◆ **Aim of the exercise**: Exactly repeat the lines starting at the one that holds "bpy.context.scene.collection.objects.link(empty)" and ending at the one that holds "80.0, 12.0, 0.95))". Both end lines count; leave out everything else.

◆ **Dataset excerpt**:
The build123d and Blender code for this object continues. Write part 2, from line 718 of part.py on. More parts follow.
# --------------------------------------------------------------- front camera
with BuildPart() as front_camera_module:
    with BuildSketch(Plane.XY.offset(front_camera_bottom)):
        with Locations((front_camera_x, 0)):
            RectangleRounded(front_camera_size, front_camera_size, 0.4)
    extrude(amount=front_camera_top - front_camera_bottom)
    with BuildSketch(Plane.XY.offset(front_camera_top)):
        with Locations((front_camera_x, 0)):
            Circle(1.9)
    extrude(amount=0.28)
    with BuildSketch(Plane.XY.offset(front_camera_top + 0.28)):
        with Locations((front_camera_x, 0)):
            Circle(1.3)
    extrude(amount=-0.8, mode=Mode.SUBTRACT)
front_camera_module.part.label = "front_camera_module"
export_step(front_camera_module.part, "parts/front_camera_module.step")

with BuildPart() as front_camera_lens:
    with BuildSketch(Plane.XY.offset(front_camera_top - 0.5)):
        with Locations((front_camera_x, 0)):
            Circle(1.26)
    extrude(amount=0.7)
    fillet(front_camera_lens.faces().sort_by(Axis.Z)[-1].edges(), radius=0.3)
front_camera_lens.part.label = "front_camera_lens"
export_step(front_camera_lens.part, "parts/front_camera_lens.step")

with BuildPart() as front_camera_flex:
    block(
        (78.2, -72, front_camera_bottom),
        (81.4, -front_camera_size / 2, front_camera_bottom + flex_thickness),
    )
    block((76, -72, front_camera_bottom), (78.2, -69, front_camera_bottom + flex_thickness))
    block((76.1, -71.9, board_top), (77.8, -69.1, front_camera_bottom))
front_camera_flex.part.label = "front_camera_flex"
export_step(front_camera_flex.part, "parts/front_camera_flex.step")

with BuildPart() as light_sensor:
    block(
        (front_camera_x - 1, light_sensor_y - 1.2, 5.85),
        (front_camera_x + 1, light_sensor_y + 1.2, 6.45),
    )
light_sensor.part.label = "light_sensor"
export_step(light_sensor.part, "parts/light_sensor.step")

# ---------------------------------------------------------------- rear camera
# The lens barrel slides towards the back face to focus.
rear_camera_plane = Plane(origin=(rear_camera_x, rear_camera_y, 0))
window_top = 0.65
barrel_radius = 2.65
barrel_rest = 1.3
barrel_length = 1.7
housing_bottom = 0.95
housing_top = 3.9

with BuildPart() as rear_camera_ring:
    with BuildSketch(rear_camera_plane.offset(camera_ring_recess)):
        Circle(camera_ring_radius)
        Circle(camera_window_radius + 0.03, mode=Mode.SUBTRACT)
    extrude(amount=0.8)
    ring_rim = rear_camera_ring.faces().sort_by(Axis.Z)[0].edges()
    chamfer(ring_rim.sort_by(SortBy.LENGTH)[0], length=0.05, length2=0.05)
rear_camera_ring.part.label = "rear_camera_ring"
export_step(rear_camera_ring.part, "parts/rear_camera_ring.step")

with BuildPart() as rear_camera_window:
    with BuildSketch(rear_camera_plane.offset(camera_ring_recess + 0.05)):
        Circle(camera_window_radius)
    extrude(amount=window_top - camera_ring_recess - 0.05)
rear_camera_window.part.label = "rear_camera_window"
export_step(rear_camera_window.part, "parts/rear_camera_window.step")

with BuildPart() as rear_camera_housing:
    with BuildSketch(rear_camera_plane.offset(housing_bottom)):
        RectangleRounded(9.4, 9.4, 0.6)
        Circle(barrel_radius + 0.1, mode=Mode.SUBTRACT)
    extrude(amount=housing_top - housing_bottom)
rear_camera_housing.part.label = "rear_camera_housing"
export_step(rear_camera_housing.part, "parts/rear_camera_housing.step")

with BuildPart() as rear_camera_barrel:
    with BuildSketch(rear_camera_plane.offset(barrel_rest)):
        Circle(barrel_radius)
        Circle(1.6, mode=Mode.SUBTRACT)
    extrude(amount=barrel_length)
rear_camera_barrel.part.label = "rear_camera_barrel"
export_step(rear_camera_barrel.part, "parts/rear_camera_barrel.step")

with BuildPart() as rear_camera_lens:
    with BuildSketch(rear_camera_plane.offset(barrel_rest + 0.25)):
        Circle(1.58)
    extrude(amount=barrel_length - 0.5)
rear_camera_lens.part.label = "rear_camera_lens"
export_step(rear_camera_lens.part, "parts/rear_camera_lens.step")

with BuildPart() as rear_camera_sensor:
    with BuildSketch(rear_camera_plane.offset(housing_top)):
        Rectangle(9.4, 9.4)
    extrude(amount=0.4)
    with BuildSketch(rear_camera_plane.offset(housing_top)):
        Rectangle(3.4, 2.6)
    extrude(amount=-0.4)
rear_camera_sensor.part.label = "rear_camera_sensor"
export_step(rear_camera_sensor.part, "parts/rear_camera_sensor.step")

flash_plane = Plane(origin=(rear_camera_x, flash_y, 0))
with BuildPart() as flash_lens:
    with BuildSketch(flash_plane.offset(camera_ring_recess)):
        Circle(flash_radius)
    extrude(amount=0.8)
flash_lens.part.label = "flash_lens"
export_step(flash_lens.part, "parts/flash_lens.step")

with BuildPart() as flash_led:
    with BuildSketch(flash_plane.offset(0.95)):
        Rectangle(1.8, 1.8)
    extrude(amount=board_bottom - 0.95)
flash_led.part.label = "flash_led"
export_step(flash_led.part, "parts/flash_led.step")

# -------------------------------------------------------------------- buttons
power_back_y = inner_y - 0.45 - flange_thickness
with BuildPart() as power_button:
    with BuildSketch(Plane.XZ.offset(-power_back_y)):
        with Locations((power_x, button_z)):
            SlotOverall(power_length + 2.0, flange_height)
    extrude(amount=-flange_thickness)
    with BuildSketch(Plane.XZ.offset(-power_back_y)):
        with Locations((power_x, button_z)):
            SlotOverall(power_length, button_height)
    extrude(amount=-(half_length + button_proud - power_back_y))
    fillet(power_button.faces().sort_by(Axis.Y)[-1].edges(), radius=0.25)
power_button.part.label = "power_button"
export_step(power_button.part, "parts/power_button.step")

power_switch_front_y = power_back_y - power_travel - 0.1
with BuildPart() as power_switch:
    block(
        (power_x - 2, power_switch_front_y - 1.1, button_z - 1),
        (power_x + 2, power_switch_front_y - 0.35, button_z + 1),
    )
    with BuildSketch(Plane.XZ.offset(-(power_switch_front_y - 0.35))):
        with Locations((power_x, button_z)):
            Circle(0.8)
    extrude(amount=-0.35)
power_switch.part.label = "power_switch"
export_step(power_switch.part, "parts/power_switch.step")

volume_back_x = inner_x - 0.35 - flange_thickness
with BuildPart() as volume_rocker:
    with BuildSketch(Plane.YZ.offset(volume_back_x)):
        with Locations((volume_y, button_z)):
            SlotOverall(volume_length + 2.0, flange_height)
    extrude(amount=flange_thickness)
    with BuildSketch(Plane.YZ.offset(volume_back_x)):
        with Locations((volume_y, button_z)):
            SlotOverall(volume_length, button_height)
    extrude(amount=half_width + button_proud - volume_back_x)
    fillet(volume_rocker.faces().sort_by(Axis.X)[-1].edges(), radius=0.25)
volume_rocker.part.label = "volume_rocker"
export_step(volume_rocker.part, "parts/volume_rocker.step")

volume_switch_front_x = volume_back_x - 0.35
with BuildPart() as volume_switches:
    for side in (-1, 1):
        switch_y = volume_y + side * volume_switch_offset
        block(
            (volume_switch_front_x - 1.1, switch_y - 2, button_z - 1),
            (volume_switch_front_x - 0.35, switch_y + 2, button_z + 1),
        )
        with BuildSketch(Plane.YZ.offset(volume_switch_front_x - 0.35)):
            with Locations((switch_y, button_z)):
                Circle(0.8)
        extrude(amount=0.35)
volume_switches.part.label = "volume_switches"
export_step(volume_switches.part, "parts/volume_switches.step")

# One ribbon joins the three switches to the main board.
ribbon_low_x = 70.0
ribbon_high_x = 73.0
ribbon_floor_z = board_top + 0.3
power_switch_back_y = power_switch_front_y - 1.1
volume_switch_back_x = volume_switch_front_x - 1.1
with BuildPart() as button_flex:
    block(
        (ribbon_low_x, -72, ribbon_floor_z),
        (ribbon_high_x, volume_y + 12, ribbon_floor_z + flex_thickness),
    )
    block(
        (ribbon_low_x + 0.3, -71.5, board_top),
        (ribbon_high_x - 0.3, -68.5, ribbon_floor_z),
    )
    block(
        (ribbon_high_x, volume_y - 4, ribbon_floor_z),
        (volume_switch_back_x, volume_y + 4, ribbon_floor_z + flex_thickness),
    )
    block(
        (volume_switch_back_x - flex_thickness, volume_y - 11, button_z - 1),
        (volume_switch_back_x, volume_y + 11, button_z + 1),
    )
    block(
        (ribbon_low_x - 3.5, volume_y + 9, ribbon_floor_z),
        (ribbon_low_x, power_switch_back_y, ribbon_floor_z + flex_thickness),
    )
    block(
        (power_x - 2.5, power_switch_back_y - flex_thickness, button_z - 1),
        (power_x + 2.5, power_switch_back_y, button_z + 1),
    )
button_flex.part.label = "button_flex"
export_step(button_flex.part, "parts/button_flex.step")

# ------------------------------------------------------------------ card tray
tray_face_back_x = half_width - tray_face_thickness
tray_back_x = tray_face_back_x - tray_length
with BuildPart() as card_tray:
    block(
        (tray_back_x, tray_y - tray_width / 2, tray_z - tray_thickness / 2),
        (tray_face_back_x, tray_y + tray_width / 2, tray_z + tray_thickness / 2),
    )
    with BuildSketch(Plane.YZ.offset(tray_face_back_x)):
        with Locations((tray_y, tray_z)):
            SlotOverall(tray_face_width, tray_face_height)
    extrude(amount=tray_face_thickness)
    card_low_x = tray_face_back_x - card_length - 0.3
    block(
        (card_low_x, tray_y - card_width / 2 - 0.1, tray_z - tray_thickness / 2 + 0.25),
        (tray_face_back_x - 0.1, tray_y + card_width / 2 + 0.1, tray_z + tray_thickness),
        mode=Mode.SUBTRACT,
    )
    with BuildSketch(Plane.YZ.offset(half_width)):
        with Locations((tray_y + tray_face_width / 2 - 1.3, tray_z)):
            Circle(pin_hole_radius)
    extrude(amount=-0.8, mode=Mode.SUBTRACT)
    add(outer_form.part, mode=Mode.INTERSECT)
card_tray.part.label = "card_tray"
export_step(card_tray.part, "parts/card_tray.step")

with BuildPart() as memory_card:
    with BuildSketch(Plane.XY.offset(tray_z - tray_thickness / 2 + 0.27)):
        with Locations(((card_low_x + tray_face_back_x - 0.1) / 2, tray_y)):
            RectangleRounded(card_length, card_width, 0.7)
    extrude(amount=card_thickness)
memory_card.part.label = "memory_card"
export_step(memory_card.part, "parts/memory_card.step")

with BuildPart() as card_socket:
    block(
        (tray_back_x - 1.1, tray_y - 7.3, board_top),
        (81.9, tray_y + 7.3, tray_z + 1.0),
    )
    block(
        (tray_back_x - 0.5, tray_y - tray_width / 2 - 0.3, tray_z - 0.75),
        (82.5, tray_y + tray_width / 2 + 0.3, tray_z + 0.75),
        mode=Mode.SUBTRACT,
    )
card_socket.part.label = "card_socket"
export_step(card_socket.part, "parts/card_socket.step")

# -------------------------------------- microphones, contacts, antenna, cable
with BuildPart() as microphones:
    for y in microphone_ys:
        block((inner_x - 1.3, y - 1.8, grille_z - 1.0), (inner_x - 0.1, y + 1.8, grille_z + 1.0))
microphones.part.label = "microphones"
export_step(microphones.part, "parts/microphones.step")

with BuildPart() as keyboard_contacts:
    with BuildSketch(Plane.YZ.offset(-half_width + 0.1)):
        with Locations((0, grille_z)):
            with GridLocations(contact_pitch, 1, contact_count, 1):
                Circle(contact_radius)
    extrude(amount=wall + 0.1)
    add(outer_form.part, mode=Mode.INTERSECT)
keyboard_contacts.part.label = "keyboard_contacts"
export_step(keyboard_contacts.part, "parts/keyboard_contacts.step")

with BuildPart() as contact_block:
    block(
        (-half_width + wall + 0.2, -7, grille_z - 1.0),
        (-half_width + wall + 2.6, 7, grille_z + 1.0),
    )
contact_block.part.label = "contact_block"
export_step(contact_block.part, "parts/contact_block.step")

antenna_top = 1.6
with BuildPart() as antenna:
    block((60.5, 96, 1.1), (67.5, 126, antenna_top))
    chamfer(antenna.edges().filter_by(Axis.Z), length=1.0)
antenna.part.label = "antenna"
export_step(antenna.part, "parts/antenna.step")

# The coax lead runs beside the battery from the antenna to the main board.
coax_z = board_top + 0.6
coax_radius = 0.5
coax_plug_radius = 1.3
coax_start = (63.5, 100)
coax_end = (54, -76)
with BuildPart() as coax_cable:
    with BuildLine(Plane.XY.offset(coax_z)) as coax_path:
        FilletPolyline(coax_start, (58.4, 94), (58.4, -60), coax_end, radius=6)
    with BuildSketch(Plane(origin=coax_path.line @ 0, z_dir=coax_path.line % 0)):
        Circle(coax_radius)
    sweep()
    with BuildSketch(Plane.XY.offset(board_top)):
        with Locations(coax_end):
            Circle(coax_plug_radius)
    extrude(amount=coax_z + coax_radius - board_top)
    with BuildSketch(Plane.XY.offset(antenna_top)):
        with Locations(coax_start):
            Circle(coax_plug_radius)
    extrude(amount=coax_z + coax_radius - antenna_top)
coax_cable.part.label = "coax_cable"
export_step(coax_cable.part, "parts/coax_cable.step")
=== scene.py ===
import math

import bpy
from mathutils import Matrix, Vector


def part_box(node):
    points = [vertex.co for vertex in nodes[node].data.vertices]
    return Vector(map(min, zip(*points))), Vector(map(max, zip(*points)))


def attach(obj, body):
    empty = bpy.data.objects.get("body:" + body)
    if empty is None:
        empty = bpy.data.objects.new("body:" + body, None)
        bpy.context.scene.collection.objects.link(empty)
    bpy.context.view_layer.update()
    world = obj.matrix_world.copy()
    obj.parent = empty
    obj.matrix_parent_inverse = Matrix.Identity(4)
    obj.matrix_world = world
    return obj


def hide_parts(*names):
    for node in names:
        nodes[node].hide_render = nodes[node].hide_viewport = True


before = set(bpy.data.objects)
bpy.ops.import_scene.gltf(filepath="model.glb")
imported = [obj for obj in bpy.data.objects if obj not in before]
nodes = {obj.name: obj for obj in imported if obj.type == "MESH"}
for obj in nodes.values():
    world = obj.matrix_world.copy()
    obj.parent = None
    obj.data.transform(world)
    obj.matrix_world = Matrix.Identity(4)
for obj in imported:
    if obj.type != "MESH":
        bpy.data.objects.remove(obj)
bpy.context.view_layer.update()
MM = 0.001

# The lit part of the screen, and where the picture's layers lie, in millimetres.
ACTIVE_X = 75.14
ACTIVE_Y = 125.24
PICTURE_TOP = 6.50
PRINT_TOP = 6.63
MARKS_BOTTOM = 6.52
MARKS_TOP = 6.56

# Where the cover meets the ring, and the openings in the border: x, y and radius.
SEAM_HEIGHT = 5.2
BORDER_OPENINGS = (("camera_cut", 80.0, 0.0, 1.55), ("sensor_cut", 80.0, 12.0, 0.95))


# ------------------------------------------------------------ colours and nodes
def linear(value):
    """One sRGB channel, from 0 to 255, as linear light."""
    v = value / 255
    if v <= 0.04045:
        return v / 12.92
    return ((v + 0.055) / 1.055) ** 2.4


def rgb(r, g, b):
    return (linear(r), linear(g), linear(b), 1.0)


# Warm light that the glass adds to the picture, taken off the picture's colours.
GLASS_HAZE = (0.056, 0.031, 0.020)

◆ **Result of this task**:
        bpy.context.scene.collection.objects.link(empty)
    bpy.context.view_layer.update()
    world = obj.matrix_world.copy()
    obj.parent = empty
    obj.matrix_parent_inverse = Matrix.Identity(4)
    obj.matrix_world = world
    return obj


def hide_parts(*names):
    for node in names:
        nodes[node].hide_render = nodes[node].hide_viewport = True


before = set(bpy.data.objects)
bpy.ops.import_scene.gltf(filepath="model.glb")
imported = [obj for obj in bpy.data.objects if obj not in before]
nodes = {obj.name: obj for obj in imported if obj.type == "MESH"}
for obj in nodes.values():
    world = obj.matrix_world.copy()
    obj.parent = None
    obj.data.transform(world)
    obj.matrix_world = Matrix.Identity(4)
for obj in imported:
    if obj.type != "MESH":
        bpy.data.objects.remove(obj)
bpy.context.view_layer.update()
MM = 0.001

# The lit part of the screen, and where the picture's layers lie, in millimetres.
ACTIVE_X = 75.14
ACTIVE_Y = 125.24
PICTURE_TOP = 6.50
PRINT_TOP = 6.63
MARKS_BOTTOM = 6.52
MARKS_TOP = 6.56

# Where the cover meets the ring, and the openings in the border: x, y and radius.
SEAM_HEIGHT = 5.2
BORDER_OPENINGS = (("camera_cut", 80.0, 0.0, 1.55), ("sensor_cut", 80.0, 12.0, 0.95))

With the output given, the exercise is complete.